Q2 ( I am an expert on the topic of the paper.)

Agree

Q3 ( The title and abstract reflect the content of the paper.)

Agree

Q4 (The paper discusses, cites and compares with all relevant related work.)

Agree

Q6 (Readability and paper organization: The writing and language are clear and structured in a logical manner.)

Disagree

Q7 (The paper adheres to ISMIR 2025 submission guidelines (uses the ISMIR 2025 template, has at most 6 pages of technical content followed by “n” pages of references or ethical considerations, references are well formatted). If you selected “No”, please explain the issue in your comments.)

Yes

Q8 (Relevance of the topic to ISMIR: The topic of the paper is relevant to the ISMIR community. Note that submissions of novel music-related topics, tasks, and applications are highly encouraged. If you think that the paper has merit but does not exactly match the topics of ISMIR, please do not simply reject the paper but instead communicate this to the Program Committee Chairs. Please do not penalize the paper when the proposed method can also be applied to non-music domains if it is shown to be useful in music domains.)

Agree

Q9 (Scholarly/scientific quality: The content is scientifically correct.)

Strongly disagree

Q10 (Please justify the previous choice (Required if “Strongly Disagree” or “Disagree” is chose, otherwise write "n/a"))

See below

Q11 (Novelty of the paper: The paper provides novel methods, applications, findings or results. Please do not narrowly view "novelty" as only new methods or theories. Papers proposing novel musical applications of existing methods from other research fields are considered novel at ISMIR conferences.)

Disagree

Q12 (The paper provides all the necessary details or material to reproduce the results described in the paper. Keep in mind that ISMIR respects the diversity of academic disciplines, backgrounds, and approaches. Although ISMIR has a tradition of publishing open datasets and open-source projects to enhance the scientific reproducibility, ISMIR accepts submissions using proprietary datasets and implementations that are not sharable. Please do not simply reject the paper when proprietary datasets or implementations are used.)

Strongly disagree

Q13 (Pioneering proposals: This paper proposes a novel topic, task or application. Since this is intended to encourage brave new ideas and challenges, papers rated “Strongly Agree” and “Agree” can be highlighted, but please do not penalize papers rated “Disagree” or “Strongly Disagree”. Keep in mind that it is often difficult to provide baseline comparisons for novel topics, tasks, or applications. If you think that the novelty is high but the evaluation is weak, please do not simply reject the paper but carefully assess the value of the paper for the community.)
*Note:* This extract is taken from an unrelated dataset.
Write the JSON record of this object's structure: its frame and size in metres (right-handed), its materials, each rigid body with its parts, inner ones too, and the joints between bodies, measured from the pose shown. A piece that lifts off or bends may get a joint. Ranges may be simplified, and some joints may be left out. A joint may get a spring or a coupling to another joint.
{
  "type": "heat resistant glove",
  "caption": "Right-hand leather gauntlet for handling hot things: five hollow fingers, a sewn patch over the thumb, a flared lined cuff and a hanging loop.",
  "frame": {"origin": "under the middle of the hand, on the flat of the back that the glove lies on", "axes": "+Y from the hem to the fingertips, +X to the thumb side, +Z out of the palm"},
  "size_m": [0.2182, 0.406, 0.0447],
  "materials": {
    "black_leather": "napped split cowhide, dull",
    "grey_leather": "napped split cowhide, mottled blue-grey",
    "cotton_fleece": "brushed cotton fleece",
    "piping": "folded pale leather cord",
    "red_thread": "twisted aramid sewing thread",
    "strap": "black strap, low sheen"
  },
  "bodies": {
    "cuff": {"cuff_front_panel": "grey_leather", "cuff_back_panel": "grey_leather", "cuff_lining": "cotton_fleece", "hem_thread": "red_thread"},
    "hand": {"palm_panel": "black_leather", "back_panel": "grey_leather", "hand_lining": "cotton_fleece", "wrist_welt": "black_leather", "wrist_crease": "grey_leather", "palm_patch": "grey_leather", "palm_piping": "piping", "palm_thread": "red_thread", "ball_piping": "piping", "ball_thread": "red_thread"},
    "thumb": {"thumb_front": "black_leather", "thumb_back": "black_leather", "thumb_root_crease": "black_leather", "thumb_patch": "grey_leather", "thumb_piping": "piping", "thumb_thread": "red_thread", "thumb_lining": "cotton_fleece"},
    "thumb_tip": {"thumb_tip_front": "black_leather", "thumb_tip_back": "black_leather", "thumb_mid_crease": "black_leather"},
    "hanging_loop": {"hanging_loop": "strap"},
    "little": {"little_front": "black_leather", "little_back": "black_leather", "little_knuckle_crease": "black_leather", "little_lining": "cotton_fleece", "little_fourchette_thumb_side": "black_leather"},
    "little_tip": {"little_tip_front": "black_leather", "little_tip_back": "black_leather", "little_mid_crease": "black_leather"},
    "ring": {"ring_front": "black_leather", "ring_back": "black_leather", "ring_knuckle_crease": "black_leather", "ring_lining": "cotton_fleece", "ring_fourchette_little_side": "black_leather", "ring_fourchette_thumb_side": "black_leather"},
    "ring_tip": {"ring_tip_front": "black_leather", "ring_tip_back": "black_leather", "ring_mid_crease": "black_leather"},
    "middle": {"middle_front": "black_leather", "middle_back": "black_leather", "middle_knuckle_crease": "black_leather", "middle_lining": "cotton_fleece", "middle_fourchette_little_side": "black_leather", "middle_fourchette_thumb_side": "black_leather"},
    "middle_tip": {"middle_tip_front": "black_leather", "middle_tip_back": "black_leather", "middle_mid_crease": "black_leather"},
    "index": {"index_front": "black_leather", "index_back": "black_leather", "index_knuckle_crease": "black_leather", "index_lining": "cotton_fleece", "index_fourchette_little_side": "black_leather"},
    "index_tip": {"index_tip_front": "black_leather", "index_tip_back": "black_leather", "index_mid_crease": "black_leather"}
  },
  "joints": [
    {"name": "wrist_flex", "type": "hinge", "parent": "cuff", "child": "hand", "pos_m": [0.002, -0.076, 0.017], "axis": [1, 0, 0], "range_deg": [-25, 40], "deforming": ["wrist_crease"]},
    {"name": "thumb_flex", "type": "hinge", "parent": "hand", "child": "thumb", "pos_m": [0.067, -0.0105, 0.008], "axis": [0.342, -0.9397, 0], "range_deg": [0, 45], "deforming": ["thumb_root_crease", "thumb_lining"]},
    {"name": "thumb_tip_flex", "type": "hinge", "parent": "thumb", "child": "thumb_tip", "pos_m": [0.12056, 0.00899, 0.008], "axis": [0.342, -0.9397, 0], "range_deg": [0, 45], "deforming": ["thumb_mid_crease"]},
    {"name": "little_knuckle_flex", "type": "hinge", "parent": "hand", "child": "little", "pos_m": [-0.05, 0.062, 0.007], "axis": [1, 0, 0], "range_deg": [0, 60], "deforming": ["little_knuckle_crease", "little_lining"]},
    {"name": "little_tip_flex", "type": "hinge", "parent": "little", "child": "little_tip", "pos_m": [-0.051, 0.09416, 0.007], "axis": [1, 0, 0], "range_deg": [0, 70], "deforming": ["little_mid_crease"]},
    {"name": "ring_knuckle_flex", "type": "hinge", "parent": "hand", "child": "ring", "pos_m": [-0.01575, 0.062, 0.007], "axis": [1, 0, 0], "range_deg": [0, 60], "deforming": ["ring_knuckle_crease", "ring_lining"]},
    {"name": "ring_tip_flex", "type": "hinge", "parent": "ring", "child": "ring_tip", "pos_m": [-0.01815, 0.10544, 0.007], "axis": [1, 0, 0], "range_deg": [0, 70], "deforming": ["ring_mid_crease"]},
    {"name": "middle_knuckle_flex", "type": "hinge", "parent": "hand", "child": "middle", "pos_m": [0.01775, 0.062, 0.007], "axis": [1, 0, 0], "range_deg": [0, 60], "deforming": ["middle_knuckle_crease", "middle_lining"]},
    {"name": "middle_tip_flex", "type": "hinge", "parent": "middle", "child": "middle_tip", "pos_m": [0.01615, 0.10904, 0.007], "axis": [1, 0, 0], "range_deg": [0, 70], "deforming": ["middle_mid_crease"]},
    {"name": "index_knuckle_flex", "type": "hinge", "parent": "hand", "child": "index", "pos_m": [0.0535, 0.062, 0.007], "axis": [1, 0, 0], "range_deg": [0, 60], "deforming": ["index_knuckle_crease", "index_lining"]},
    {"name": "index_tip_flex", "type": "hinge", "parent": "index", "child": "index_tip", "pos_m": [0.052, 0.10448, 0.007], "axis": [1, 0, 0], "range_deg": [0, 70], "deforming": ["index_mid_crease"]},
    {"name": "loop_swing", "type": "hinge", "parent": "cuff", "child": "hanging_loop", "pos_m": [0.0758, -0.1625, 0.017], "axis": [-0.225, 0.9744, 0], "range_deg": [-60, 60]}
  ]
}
Disagree (Standard topic, task, or application)

Q14 (Reusable insights: The paper provides reusable insights (i.e. the capacity to gain an accurate and deep understanding). Such insights may go beyond the scope of the paper, domain or application, in order to build up consistent knowledge across the MIR community.)

Disagree

Q15 (Please explain your assessment of reusable insights in the paper.)

See below

Q16 ( Write ONE line (in your own words) with the main take-home message from the paper.)
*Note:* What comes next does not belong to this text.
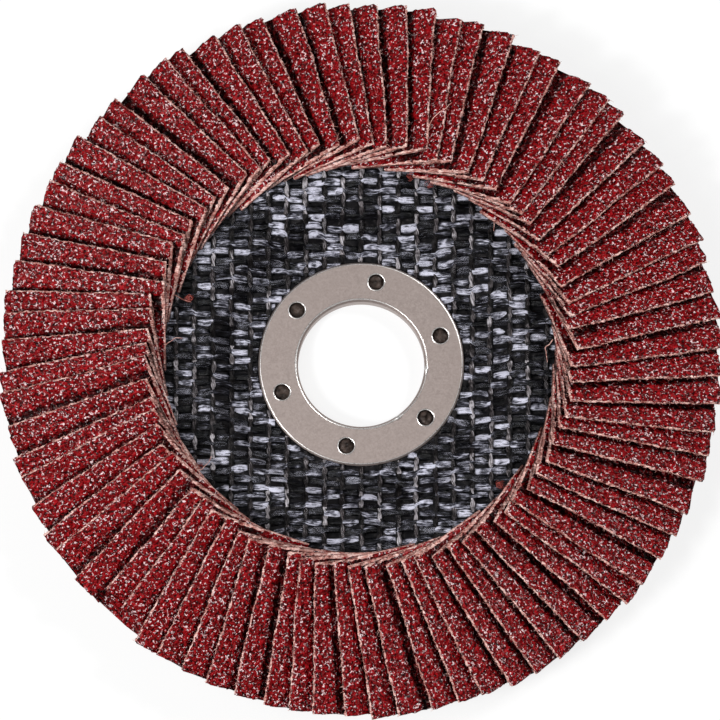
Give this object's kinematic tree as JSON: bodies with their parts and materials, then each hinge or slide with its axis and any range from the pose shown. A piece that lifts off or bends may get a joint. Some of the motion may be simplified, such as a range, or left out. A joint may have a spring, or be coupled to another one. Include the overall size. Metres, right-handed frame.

This submission poses that transformers models trained contrastively on clip-level class tokens, can learn frame-level temporal structures that can be used to solve sequential, MIR tasks.
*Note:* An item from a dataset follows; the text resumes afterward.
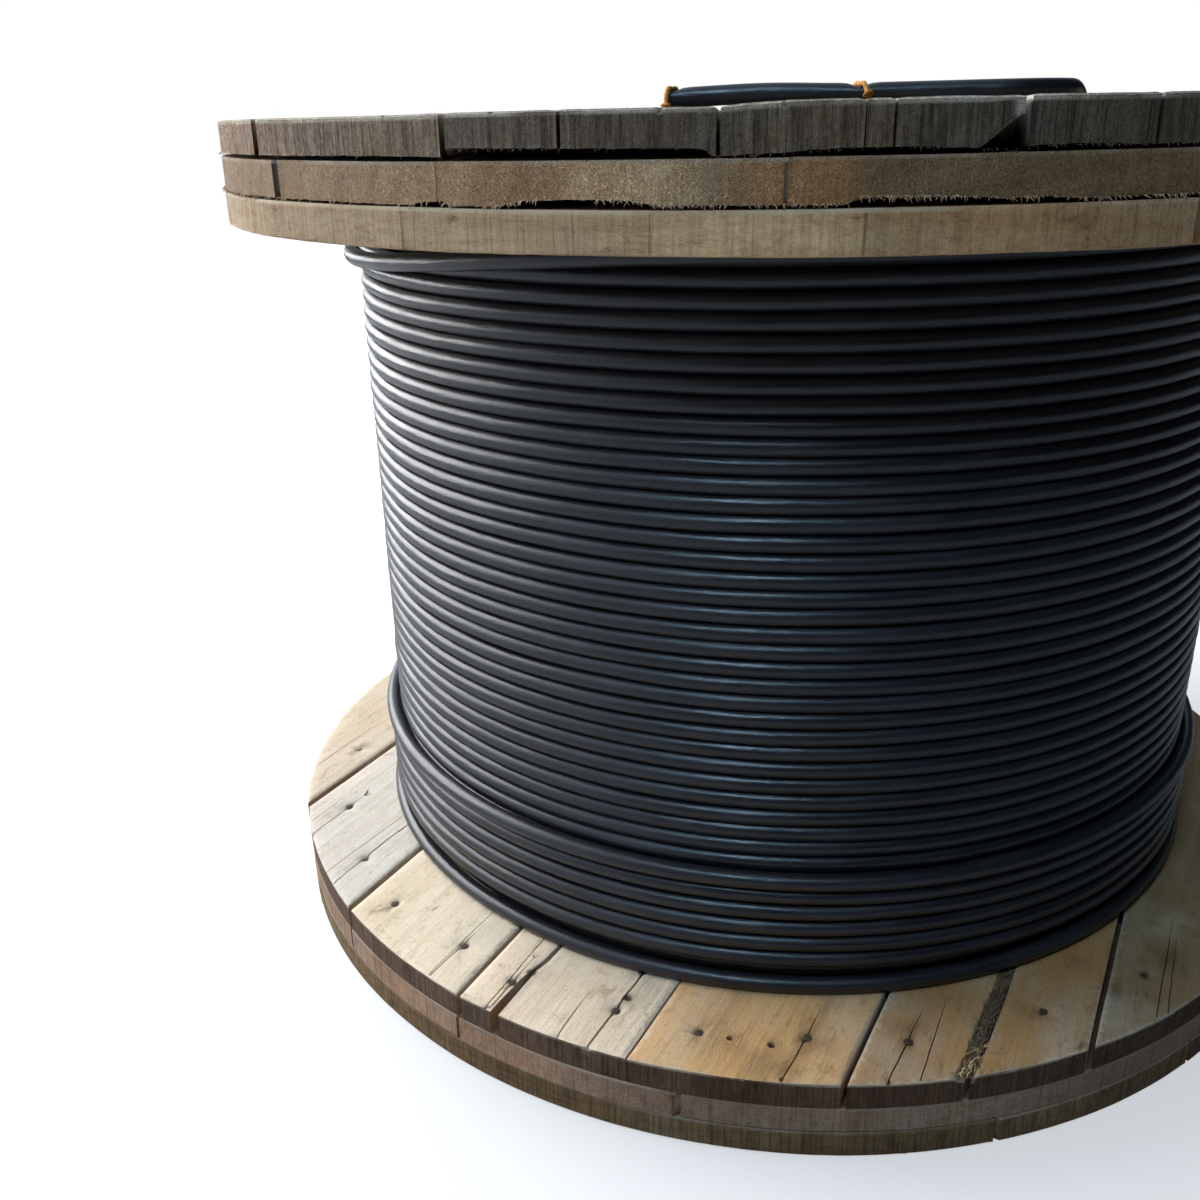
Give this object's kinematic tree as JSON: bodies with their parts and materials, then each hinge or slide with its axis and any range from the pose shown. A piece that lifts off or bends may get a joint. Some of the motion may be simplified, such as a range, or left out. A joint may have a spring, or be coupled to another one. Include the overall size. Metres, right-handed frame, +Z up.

Q17 (This paper is of award-winning quality.)

No

Q19 (Potential to generate discourse: The paper will generate discourse at the ISMIR conference or have a large influence/impact on the future of the ISMIR community.)

Disagree

Q20 (Overall evaluation (to be completed before the discussion phase): Please first evaluate before the discussion phase. Keep in mind that minor flaws can be corrected, and should not be a reason to reject a paper. Please familiarize yourself with the reviewer guidelines at https://ismir.net/reviewer-guidelines.)

Strong reject

Q21 (Main review and comments for the authors (to be completed before the discussion phase). Please summarize strengths and weaknesses of the paper. It is essential that you justify the reason for the overall evaluation score in detail. Keep in mind that belittling or sarcastic comments are not appropriate.)

This submission explores an interesting premise, that transformers models trained contrastively on clip-level class tokens, can learn frame-level temporal structures that can be used to solve sequential, MIR tasks. While this is intuitive given how transformers work, this form of “weak” self-supervised learning is not common in MIR. At first glance, the results in section 4 are promising. However, upon closer inspection it is unclear that they support the claims made by the authors. I will elaborate in the following.

For context: The key claim is that transformer models trained using clip-level contrastive self-supervision, are able to learn frame-level structures that non-transformer models cannot learn. To test this claim the authors train their own contrastive transformer model on 4 second clip, where positive pairs are sampled from the same 30s recording with no augmentation. The frame/token rate is ~30Hz. The model is evaluated on two sequential tasks, beat tracking and chord estimation, and two global tasks, music tagging and genre classification. It is compared against a contrastive model (CLMR), on global tasks, and a predictive model (M2D), on both global and sequential tasks.

The global tasks’ comparison: for music tagging, the proposed approach performs the worst in MAP of all compared approaches, but competitively with CLMR when using token averages instead of the class token. This is an arbitrary choice that is not clearly justified and that, as is the case in sections 5 and 6, just so happens to maximize the results on the test set. Admittedly the approach performs well with nearly 20 times less parameters than M2D. By the same token, it performs worst than CLMR with double the number of parameters. In any case, it is unclear that the transformer-based approach explains these performance differences. For key estimation, the proposed approach, again in its average version, performs better than M2D and CLMR. However, it is worth noting that at least CLMR is trained using an augmentation-based framework that includes pitch shifting, therefore explicitly making the learned representation invariant to pitch variations. This invariance would explain the poor performance in key estimation for CLMR. At the same time, choosing positive pairs from segments of the same 30s music clip, where key changes are unlikely, and without pitch-based augmentation, is likely to result in a representation space that favors key similarity. I would argue that these differences in sampling and augmentation are more plausible explanations for the key estimation results than the emerging sequential properties of the transformer.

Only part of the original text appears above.